12. In conclusion, Nimeiri said he fully understood emotions actuating American public opinion in this case, but repeated he had also Sudanese and Arab opinion to consider. This connection, he cited Beirut press and Cairo PLO reports critical of life sentences. He then asked whether I being recalled for consultations or recalled in the diplomatic sense. I said I was being recalled for special discussions in connection problem which had arisen. This was to be sharply distinguished from normal consultations I had had month ago. Nimeiri smiled and said he hoped I would be back soon. I replied “inshallah” (God willing).

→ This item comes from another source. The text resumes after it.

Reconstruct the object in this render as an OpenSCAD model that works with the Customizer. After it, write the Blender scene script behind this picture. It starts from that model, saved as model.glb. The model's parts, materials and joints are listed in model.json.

13. Comment. While Nimeiri comes through as less devious and complex individual than FonMin Khalid, his efforts put best face on GOS action clearly do not meet case. Moreover, it obvious basic decision release [garble] prior end judicial process, even though execution hasty and [garble] Nimeiri received me and spoke at such length does make clear he has got message that USG deeply disturbed re action taken and that damage limiting moves on part GOS clearly required. I have instructed staff adopt “correct” posture durng my absence and suspend further progress on substantive cooperation with Sudanese pending Washington review.

  1. Source: National Archives, Nixon Presidential Materials, NSC Files, Box 745, Country Files, Africa, Sudan, Vol. 1. Secret; Immediate; Exdis. Repeated Immediate to the White House and Brussels; repeated Priority to Cairo and Beirut.
  2. Ambassador Brewer reported that he had conveyed to President Nimeiri the message in Secto 1 from Secretary Kissinger, and described Nimeiri’s response.